Leaving the shell
I hope the objects and my responses have begun to emphasize that I am not asking some abstract question like ‘what do you think ought to be done with this?’ On the contrary, I’m asking a very specific question: ‘What are you prepared to do?’
Anyone willing to answer in some positive way, and in such a way as to inspire others to support them, will have succeeded in saving the object.
It is very easy to make moral pronouncements or have vague opinions. I am asking, however, for a thorough examination of what one actually does. Our real priorities reveal themselves in our actions. I’m not asking if one should care about something but whether you actually care about something. How far out of your way are you prepared to go for something you believe in?
I’m merely a sideshow in this, and my pathetic threat to destroy museum objects is a rather paltry act in the face of the actual destruction of reefs, oceans, forests, and peoples in which we are all complicit. What are we going to do to stop it?
Everyone, or almost everyone, believes museums are a ‘good thing’. So if we believe in looking after things how come we’re destroying them left right and centre? Are museums just a salve to our conscience? Like the medieval indulgences that would buy off your sins, do we as a society use the museum to corral a sense of sacredness we are not prepared to bestow on the material of our everyday lives?
I have no doubt at all that an intellectual case can be made for or against every object in the museum. What my action is intent on flushing out is who actually cares enough to carry out what they say? I have specified individual responses precisely because only individuals can carry anything out. Each of the objects in the museum was collected by an individual and is now looked after by individuals. Collections start and continue because of the ideas and enthusiasms of individuals. Often these motivations have been terribly misguided but I would rather suffer from the mistakes of an individual than the crushing anonymity of an institution. Individuals feel things. They are accountable. There can be a dialogue between individuals. The irrefutable momentum of corporations, on the other hand, is unstoppable by anyone. Our desecration of the planet is largely a result of the logic of corporations. Surely it is about time we wrested back personal responsibility?
I take it as read that of course all the people who work at the Museum already care about the objects in it. They have made it their life’s work. They are also explicitly working to share their enthusiasm with others. This game I have set up can be another opportunity for them to inspire new insights.

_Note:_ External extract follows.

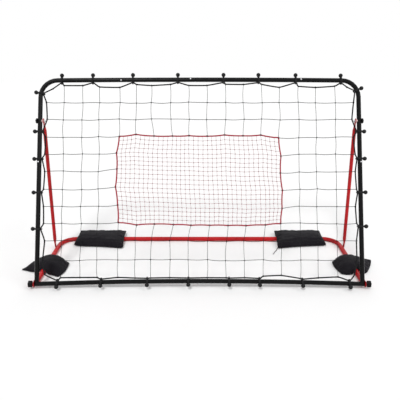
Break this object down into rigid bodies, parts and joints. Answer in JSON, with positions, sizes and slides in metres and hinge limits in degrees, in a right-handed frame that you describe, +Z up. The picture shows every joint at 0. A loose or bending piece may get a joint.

But then there is the institution of the museum. The method of disposal of objects I am proposing is of course highly irregular, but I see no ethical reason for advertising objects only in the Museums Journal, for instance. The Manchester Museum is part of a worldwide network of institutions which controls the movement of the world’s most valuable objects. In the age of the internet and of parliamentary democracy why shouldn’t the museum’s dealings also be open? What ethical guidelines forbid all of us from having a say in what happens to our heritage?
But the real issue I want to address is much larger than just that of museums. In taking a personal interest in our public institutions, perhaps we might develop a different kind of relationship with the world. One which does not rely on numbed compliance, or resigned powerlessness, or dumbstruck subservience to a priestly elite. But one which, on the other hand, recognizes that each of us has a vital role to play in the creation and conservation of beauty in our everyday lives.
OK, that’s enough light-hearted banter. Now on to the serious business of today’s object. In case any of you thought it was absurd of me to collect rainwater from the roof, or question the sanctity of the ‘Africa – unlocated’ cupboard, here is an example of an object currently in the museum stores. Apparently it was donated by an ex-Curator of Zoology, after lunch. I have seen a whole boxful of similar such delicacies. I’m sure someone will come up with a very good reason for it to be here. I thought I’d give them the opportunity.